For instance, the power plants need to be fusion reactors; this is the most consistent with what we see at the end of the movie.
Moreover, the thrusters must be some kind of a non-Newtonian reactionless thruster technology (in clear violation of known physics, but a staple in SciFi, so I’ll let it slide). There is nowhere to store the reaction mass we needed to just land and take off, let alone move around in space. And besides, hey, we obviously have artificial gravity, so that’s no huge leap…
A bit more complex is this: since I place the “L3” airlock that is used for Kane’s burial on the side of the main hull, I somehow have to account for the body shooting out of the hull on a lateral vector, but in the next shot passing underneath the Narcissus on a longitudinal vector. Physically … not easy to explain.
Now, going for something crude like saying that the body, off-screen, ricochets like a flipper ball between the nacelle and the main hull before the next shot when we see it again, now on its final vector, would be unsatisfactory.
Instead, I have postulated something about how the Alien universe’s hyperspace technology might work, practically – here's how it goes:
Imagine that the hyperdrive generator, in bringing the ship to hyperspace, first needs to accelerate it to a c-fractional velocity. This would take some days of constant acceleration at several dozen m/s², before the hyperrelativistic bubble can form.
The inertial compensators of the ship's artificial gravity masks this immense acceleration for everything inside the hull, but as soon as an object leaves the artificial gravity field, it will continue to coast on inertia at the speed the ship (and therefore the object) had at the moment of separation, while the ship itself continues to accelerate away from the object, seemingly leaving it behind — or, from the ship's relative frame of reference, making the object seem to shoot away in a sternward direction.
Therefore, Kane's body does indeed leave the ship on a lateral vector, but in the same instant, the ship's continuous acceleration "leaves" it there.

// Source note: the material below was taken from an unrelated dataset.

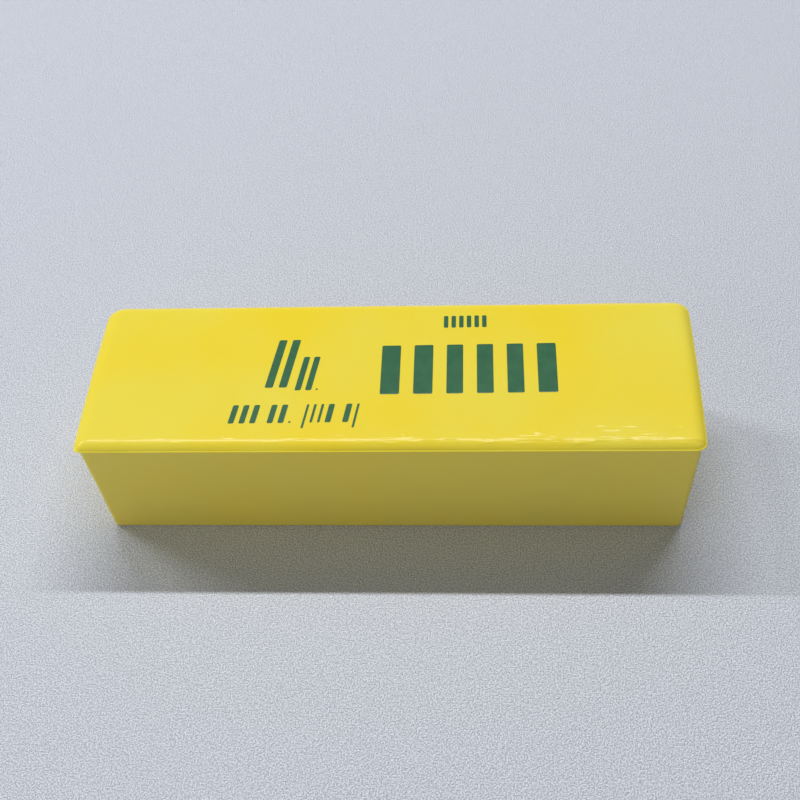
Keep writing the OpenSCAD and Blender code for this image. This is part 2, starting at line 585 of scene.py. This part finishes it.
def blotches_group():
    """Two colours that run into each other in soft blotches, with a finer mottle on top."""
    tree, given, made = shader_group(
        "blotches",
        (
            ("Vector", VECTOR, None),
            ("First", COLOUR, (1, 1, 1, 1)),
            ("Second", COLOUR, (0, 0, 0, 1)),
            ("Blotches per metre", FLOAT, 30.0),
            ("Contrast", FLOAT, 1.0),
        ),
        (("Color", COLOUR), ("Mask", FLOAT)),
    )
    broad = add(
        tree,
        "ShaderNodeTexNoise",
        {"Vector": given.outputs["Vector"], "Scale": given.outputs["Blotches per metre"],
         "Detail": 3.0, "Roughness": 0.45},
    )
    centred = add(tree, "ShaderNodeMath", {0: broad.outputs[0], 1: -0.5}, operation="ADD")
    spread = add(
        tree, "ShaderNodeMath", {0: centred.outputs[0], 1: given.outputs["Contrast"]},
        operation="MULTIPLY",
    )
    mask = add(
        tree, "ShaderNodeMath", {0: spread.outputs[0], 1: 0.5}, operation="ADD", use_clamp=True
    )
    mixed = add(
        tree,
        "ShaderNodeMix",
        {0: mask.outputs[0], 6: given.outputs["First"], 7: given.outputs["Second"]},
        data_type="RGBA",
    )
    tree.links.new(mixed.outputs[2], made.inputs["Color"])
    tree.links.new(mask.outputs[0], made.inputs["Mask"])
    return tree


def handling_group():
    """Roughness that wanders about a middle value, as the skin does where it has been handled."""
    tree, given, made = shader_group(
        "handling",
        (
            ("Vector", VECTOR, None),
            ("Roughness", FLOAT, 0.4),
            ("Spread", FLOAT, 0.1),
            ("Marks per metre", FLOAT, 90.0),
        ),
        (("Roughness", FLOAT),),
    )
    smears = add(
        tree,
        "ShaderNodeTexNoise",
        {"Vector": given.outputs["Vector"], "Scale": given.outputs["Marks per metre"],
         "Detail": 5.0, "Roughness": 0.6, "Distortion": 0.6},
    )
    centred = add(tree, "ShaderNodeMath", {0: smears.outputs[0], 1: -0.5}, operation="ADD")
    rough = add(
        tree,
        "ShaderNodeMath",
        {0: centred.outputs[0], 1: given.outputs["Spread"], 2: given.outputs["Roughness"]},
        operation="MULTIPLY_ADD",
        use_clamp=True,
    )
    tree.links.new(rough.outputs[0], made.inputs["Roughness"])
    return tree


def skin_group():
    """Height of a moulded skin: long shallow waves under a fine orange-peel grain."""
    tree, given, made = shader_group(
        "moulded_skin",
        (
            ("Vector", VECTOR, None),
            ("Waves per metre", FLOAT, 350.0),
            ("Grains per metre", FLOAT, 3000.0),
            ("Grain share", FLOAT, 0.3),
        ),
        (("Height", FLOAT),),
    )
    waves = add(
        tree,
        "ShaderNodeTexNoise",
        {"Vector": given.outputs["Vector"], "Scale": given.outputs["Waves per metre"],
         "Detail": 1.5},
    )
    grains = add(
        tree,
        "ShaderNodeTexNoise",
        {"Vector": given.outputs["Vector"], "Scale": given.outputs["Grains per metre"],
         "Detail": 2.0},
    )
    height = add(
        tree,
        "ShaderNodeMath",
        {0: grains.outputs[0], 1: given.outputs["Grain share"], 2: waves.outputs[0]},
        operation="MULTIPLY_ADD",
    )
    tree.links.new(height.outputs[0], made.inputs["Height"])
    return tree


def placed(tree, group, inputs):
    """A shader group placed in a material's tree."""
    return add(tree, "ShaderNodeGroup", inputs, node_tree=group)


def opaque(rgb):
    """A colour with full alpha."""
    return (*rgb, 1.0)


def shared_group(name, build):
    """The node group of that name, built if it isn't there yet."""
    return bpy.data.node_groups.get(name) or build()


# How the rubber bends light, how far its glow spreads in red, green and blue, and how deep
RUBBER_IOR = 1.42
GLOW_RADIUS = (1.0, 0.7, 0.12)
GLOW_DEPTH = 1.2 * MM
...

The body does continue to move on the vector away from the airlock, but that motion is rapidly dwarfed by the hyperdrive acceleration of the ship, which makes the body instead seem to fly off on a sternward trajectory.
Fortunately though, this explanation also accounts for another conundrum: why Ripley, when escaping the Nostromo, uses the Narcissus’s tiny bow thrusters to back away from the ship the long way (having to also clear the enormous payload) instead of using the quad of much bigger main thrusters to shoot away forwards – and why these insignificant thrusters seem to impart such enormous velocity in no time at all. But if the bow thrusters actually only break the contact between the Narcissus and the Nostromo’s inertial compensation field, it would in fact be the hyperdrive acceleration pushing the Nostromo away from the Narcissus at a fantastic rate, instead of the other way around – which makes heading aft, even with weaker thrusters, the absolutely fastest way for Narcissus to escape the ship.
Anyway – enjoy! Let me know if you have any questions.